My husband’s mother, the grandmother, is understandably quite upset about this as she thinks it’s unfair to allow some but not others to bring their partner. We are feeling unwelcome and disrespected and don’t want to go to the wedding at all. Are we wrong to feel this way?
Family Favourites
Of all the celebratory moments in our lives, weddings cause the most issues and the most problems amongst family and friends. If your numbers are correct, then being the only one left out of inviting their partner seems unnecessarily unkind.
I suggest that your daughter call her cousin up directly. From your description, she is an adult and should handle this herself. Your daughter could gently ask her cousin if she could, please, bring her partner as they have been together for x number of years. If the cousin still says no, I suggest she ask her why and point out the inequality of the exclusion. Then it’s up to your daughter whether she feels dissed by her cousin’s decision. If she does, she doesn’t have to attend. And if you feel strongly about supporting her, neither do you. But I think your husband should go and represent your family either way.
Dear Lisi: My girlfriend’s favourite colour is peach. I hate it. With her skin tone, she looks great in a peach sweater or hoodie. But everything she has is peach! Her bedspread, her phone case, the blanket on her couch — even the jacket she found for her small dog. It’s just over the top and a turnoff.
But how can I say to her, “I like you but your penchant for peach is pushing me away….?” That seems like straight out of a bad movie. And besides, I do really like her.
By the way, for both of us, this is our first active gay relationship. Our friends are really rooting for us, as are our families. What should I do?
Princess Peach
Be honest, both with your girlfriend and yourself. Are you using the colour scheme as an “out?” Is this relationship not working out for you for other reasons? Figure that out first before blaming the shy sister of Barbie’s pink.
Then talk to your girlfriend and tell her how you’re feeling. Whatever the cause of your unrest, if you discuss it, there’s a possibility things could change. If you don’t, they won’t.
Also, your girlfriend deserves to know the truth. If it is her colour co-ordination that’s pushing you away, is that the mountain she wants to climb at all costs? Maybe she cares about you enough to tone down her Pantone. You won’t know until you ask.
FEEDBACK Regarding the tired wife (July 25):
Reader — “Good grief! A woman with a demanding job and two young kids treats herself to a week of lie-ins while the kids are on vacation with grandparents and her husband is up in arms at her idleness. Sounds like he’s got workaholic issues — and the resentments of an anal-retentive personality.”
FEEDBACK Regarding the 75-year-old who wants to retire (July 31):
Reader — “Giving her boss and renter one year’s notice would be extremely generous! Who knows how long she has to live and what the housing market will be like in three years?”
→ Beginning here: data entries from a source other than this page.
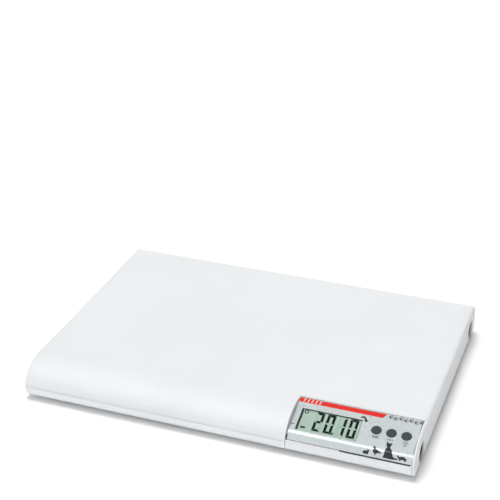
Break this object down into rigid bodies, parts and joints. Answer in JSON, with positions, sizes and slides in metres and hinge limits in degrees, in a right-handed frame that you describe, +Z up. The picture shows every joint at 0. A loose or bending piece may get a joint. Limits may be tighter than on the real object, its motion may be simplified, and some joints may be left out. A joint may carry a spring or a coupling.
{
  "type": "animal weighing scale",
  "caption": "Low flat electronic scale for small animals, with a rounded front edge and a tilted corner display module with push buttons.",
  "frame": {"origin": "middle of the footprint, on the surface that the scale stands on", "axes": "+X to the user's right along the long side, +Y to the rear, +Z up"},
  "size_m": [0.5, 0.36, 0.0463],
  "materials": {
    "white_shell": "moulded ABS, fine satin texture",
    "silver_panel": "silver-grey printed panel under a clear gloss coat",
    "clear_lens": "clear acrylic window",
    "lcd_glass": "pale green liquid crystal cell",
    "lcd_back": "pale green reflector film",
    "plug_grey": "moulded grey plug, fine texture",
    "black_plastic": "black moulded plastic",
    "grey_plastic": "glass-filled nylon",
    "button_grey": "soft-touch dark grey",
    "grey_rubber": "silicone keypad rubber",
    "elastomer_strip": "zebra connector rubber",
    "foot_rubber": "moulded rubber",
    "steel_screw": "zinc-plated steel",
    "galvanised_plate": "galvanised sheet steel",
    "cell_steel": "nickel-plated spring steel",
    "spring_steel": "nickel-plated contact steel",
    "gauge_coating": "clear gauge coating",
    "board_laminate": "green solder mask",
    "connector_plastic": "natural nylon",
    "battery_jacket": "printed battery jacket",
    "cable_jacket": "soft PVC jacket"
  },
  "bodies": {
    "body": {"platform_cover": "white_shell", "bottom_shell": "white_shell", "end_cap_right": "white_shell", "end_cap_left": "white_shell", "end_cap_screws": "steel_screw", "shell_screws": "steel_screw", "stiffener_plate": "galvanised_plate", "display_fascia": "silver_panel", "display_housing": "white_shell", "display_lens": "clear_lens", "lcd_frame": "black_plastic", "lcd_glass": "lcd_glass", "lcd_reflector": "lcd_back", "lcd_connectors": "elastomer_strip", "circuit_board": "board_laminate", "board_components": "black_plastic", "cable_socket": "connector_plastic", "board_screws": "steel_screw", "module_screws": "steel_screw", "keypad_mat": "grey_rubber", "battery_box": "grey_plastic", "batteries": "battery_jacket", "battery_contacts": "spring_steel", "cell_retainers": "grey_plastic", "strain_gauges": "gauge_coating", "side_plug_front_left": "plug_grey", "load_cell_front_left": "cell_steel", "cell_bracket_front_left": "grey_plastic", "foot_post_front_left": "grey_plastic", "foot_pad_front_left": "foot_rubber", "cell_cable_front_left": "cable_jacket", "side_plug_front_right": "plug_grey", "load_cell_front_right": "cell_steel", "cell_bracket_front_right": "grey_plastic", "foot_post_front_right": "grey_plastic", "foot_pad_front_right": "foot_rubber", "cell_cable_front_right": "cable_jacket", "side_plug_rear_left": "plug_grey", "load_cell_rear_left": "cell_steel", "cell_bracket_rear_left": "grey_plastic", "foot_post_rear_left": "grey_plastic", "foot_pad_rear_left": "foot_rubber", "cell_cable_rear_left": "cable_jacket", "side_plug_rear_right": "plug_grey", "load_cell_rear_right": "cell_steel", "cell_bracket_rear_right": "grey_plastic", "foot_post_rear_right": "grey_plastic", "foot_pad_rear_right": "foot_rubber", "cell_cable_rear_right": "cable_jacket", "battery_lead": "cable_jacket"},
    "button_hold": {"button_hold": "button_grey"},
    "button_tare": {"button_tare": "button_grey"},
    "button_power": {"button_power": "button_grey"},
    "battery_door": {"battery_door": "white_shell"}
  },
  "joints": [
    {"name": "hold_press", "type": "slide", "parent": "body", "child": "button_hold", "axis": [0, 0.309, -0.9511], "range_m": [0, 0.001], "stiffness_N_per_m": 1200, "springref_m": -0.0005},
    {"name": "tare_press", "type": "slide", "parent": "body", "child": "button_tare", "axis": [0, 0.309, -0.9511], "range_m": [0, 0.001], "stiffness_N_per_m": 1200, "springref_m": -0.0005},
    {"name": "power_press", "type": "slide", "parent": "body", "child": "button_power", "axis": [0, 0.309, -0.9511], "range_m": [0, 0.001], "stiffness_N_per_m": 1200, "springref_m": -0.0005},
    {"name": "battery_door_hinge", "type": "hinge", "parent": "body", "child": "battery_door", "pos_m": [-0.06, 0.0497, 0.0058], "axis": [1, 0, 0], "range_deg": [0, 98]}
  ]
}
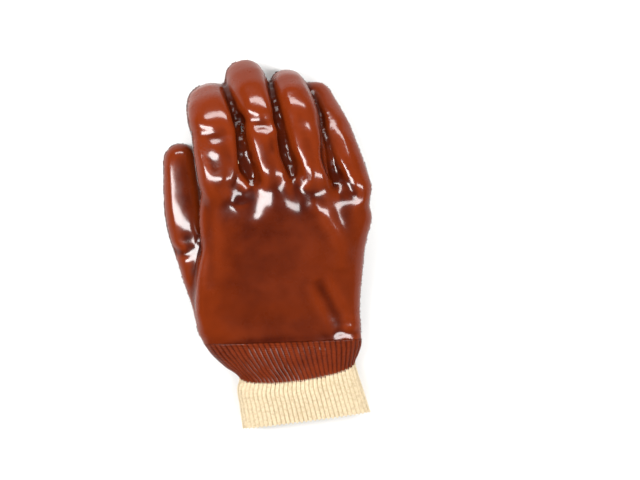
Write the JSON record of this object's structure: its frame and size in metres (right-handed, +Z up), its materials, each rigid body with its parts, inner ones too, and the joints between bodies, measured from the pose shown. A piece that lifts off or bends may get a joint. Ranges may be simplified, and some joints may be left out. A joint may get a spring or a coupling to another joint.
{
  "type": "pvc coated work glove",
  "caption": "Right-hand dipped work glove with a glossy coat, a rough palm side, a coated ribbed wrist and a knitted cuff, lying palm down.",
  "frame": {"origin": "middle of the bounding box, on the surface that the glove lies on", "axes": "+Y from the cuff towards the fingertips, +Z up out of the back of the hand, the thumb at -X"},
  "size_m": [0.1422, 0.251, 0.0634],
  "materials": {
    "pvc": "wet gloss, red-brown, smooth on the back and granular on the palm side",
    "pvc_rib": "gloss over knitted ribs",
    "cotton_knit": "matt cream cotton rib knit"
  },
  "bodies": {
    "root": {"pvc_hand": "pvc", "pvc_rib_band": "pvc_rib", "knit_cuff": "cotton_knit"}
  },
  "joints": []
}
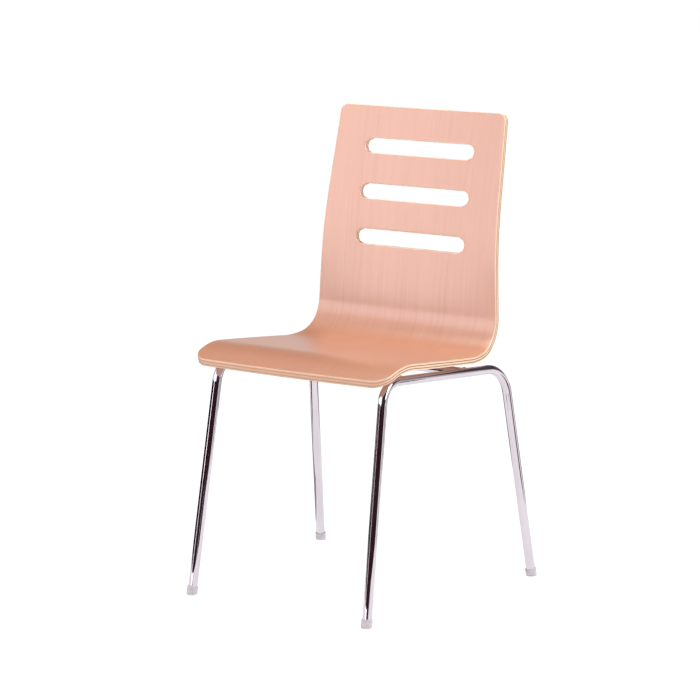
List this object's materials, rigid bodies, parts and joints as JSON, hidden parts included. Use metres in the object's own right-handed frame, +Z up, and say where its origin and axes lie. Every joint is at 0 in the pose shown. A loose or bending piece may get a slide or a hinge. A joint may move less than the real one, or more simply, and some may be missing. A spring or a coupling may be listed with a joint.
{
  "type": "stacking chair",
  "caption": "Stacking chair: one-piece bent plywood seat and back with horizontal slots, screwed to a chromed steel tube frame with plastic glides.",
  "frame": {"origin": "on the floor, midway between the four feet", "axes": "+Z up; the chair faces -Y; +X is on the right of someone who looks at the chair's front"},
  "size_m": [0.504, 0.4892, 0.86],
  "materials": {
    "plywood": "clear satin lacquer on beech veneer, bare layered edges",
    "chrome_tube": "bright chrome plate",
    "chrome_plate": "bright chrome plate over formed sheet",
    "black_rubber": "matt moulded rubber",
    "zinc_steel": "zinc plated",
    "insert_brass": "turned brass",
    "milky_plastic": "milky translucent nylon"
  },
  "bodies": {
    "root": {"seat_shell": "plywood", "left_side_frame": "chrome_tube", "right_side_frame": "chrome_tube", "front_cross_tube": "chrome_tube", "rear_cross_tube": "chrome_tube", "front_left_mount_plate": "chrome_plate", "front_right_mount_plate": "chrome_plate", "rear_left_mount_plate": "chrome_plate", "rear_right_mount_plate": "chrome_plate", "front_left_seat_pad": "black_rubber", "front_right_seat_pad": "black_rubber", "rear_left_seat_pad": "black_rubber", "rear_right_seat_pad": "black_rubber", "front_seat_screws": "zinc_steel", "rear_seat_screws": "zinc_steel", "screw_washers": "zinc_steel", "threaded_inserts": "insert_brass", "front_left_glide": "milky_plastic", "front_right_glide": "milky_plastic", "rear_left_glide": "milky_plastic", "rear_right_glide": "milky_plastic"}
  },
  "joints": []
}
Dear Readers — Some readers, closer in age to the letter writer than myself, strongly disagree with my advice to the 75-year-old woman ready to retire from her long-standing job with her lawyer employer, and move into a smaller, mobile home retirement facility (July 31).
I focused on her employer’s desire for her to stay on until HE is ready to retire in 10 more years, plus the 10 years left on her mortgage. I’m all about compromise, so that was my angle.
I believe I gave her something to think about, but if she’s done, she’ll know it and move on.